Stephen King is arguably the most successful horror writer since H. P. Lovecraft or Edgar Allen Poe. Just where did he spring up from?
Stephen King was born in Portland, Maine in 1947, but subsequently moved to Chicago, Wisconsin, Indiana, Massachusetts, and Connecticut, before returning to Maine when King was eleven years old.
Despite so much moving around, when taking a look at King’s writings it is obvious that Maine has left the greatest impression on the King of Horror. He has a famously close relationship with his home state.
Stephen King’s Childhood
“Children have to grow into their imaginations like a pair of oversized shoes.” – The Shining (1977)
Though King spent some of his early years roaming around the states, most of his adolescence was spent in Durham, Maine. His mother moved there to look after her aging parents. After their deaths, she got a job in a local residential facility for the mentally challenged.
King’s mother had a huge influence on his reading habits as a child. When she couldn’t afford a babysitter, she would have King and his older brother, David, read books to each other. When she returned, she would question them on the books to make sure they’d read them.
During his formative years, King realized he had an appetite for horror, even disobeying his mother to stay up late and listen to a horror radio show called Dimension X. In a 2000 interview with NPR, he recalls his love of 1950s horror comics, and going to see horror films as a pre-teen:
“And I’m thinking about the horror comics of the 1950s, things like “Tales From The Crypt” and “The Vault Of Horror.” And at the same time, I was discovering horror movies. I usually went by myself in the afternoon to the Hi-Way Theatre in Stratford, Conn., and saw things like “I Was A Teenage Werewolf” with Michael Landon or “I Was A Teenage Frankenstein” or whatever it happened to be.”
King is also said to have witnessed a friend being struck by a train when he was four years old but seems to have repressed the memory. Some critics believe this is where some of the darkness in his works stems from.
Influence on King’s Writing
The state of Maine has had an undeniable influence on Stephen King’s writing. Most of his 60+ novels are set in Maine, and he’s even created a trio of fictional Maine towns where most of his books and short stories take place:
Derry: Most famously featured in It (1986), Insomnia (1994), and Dreamcatcher (2001).
Castle Rock: The setting for Cujo (1981), The Dark Half (1989), and Needful Things (1991).
Jerusalem’s Lot: The setting for Salem’s Lot (1975), and mentioned in The Shining (1977) and Doctor Sleep (2013).
These three towns are frequently mentioned or referenced in dozens of King’s works. He has created a fiction alternate-universe Maine where his horror novels take place.
Stephen King incorporates many of Maine’s personal characteristics into his novels, whether it be the faded, small-town feel, eerie abandoned structures, or the still, misty waters of the harbors.
The small-town feel that is native to much of Maine can be felt in settings like It’s Derry, where the town willfully ignores the deaths of multiple children every 27 years.

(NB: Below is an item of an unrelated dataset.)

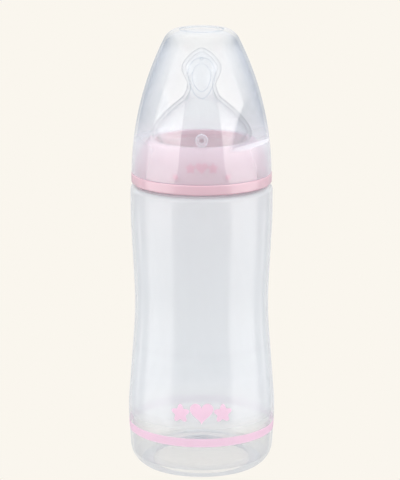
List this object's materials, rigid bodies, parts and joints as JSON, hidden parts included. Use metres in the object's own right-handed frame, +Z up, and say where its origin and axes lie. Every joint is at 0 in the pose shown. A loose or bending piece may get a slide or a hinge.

His experiences there as a child have proven the inspiration for his books. The one-room school he attended as a young teenager, with only four other students, provided the inspiration for his novella “The Body, which later became the 1986 film Stand By Me.
King’s Influence on Maine
Not only did Stephen King grow up in Maine, he still lives there in a house in Bangor. The house is from the 1800s, but true to form, he has added a wrought-iron gate featuring a bat and spiderweb motif.
King is actively involved in his local politics. As arguably one of the state’s most famous residents, he used his Twitter platform to pressure Portland Press Herald/Maine Sunday Telegram into keeping a newspaper segment that supported local writers and books about Maine.
He has also been a vocal critic of Maine Governor Paul LePage, engaging with him in a public dispute over taxes and joking at one point that he might need to run for Governor of Maine himself.
It’s fair to say that King’s life has been shaped by where he grew up.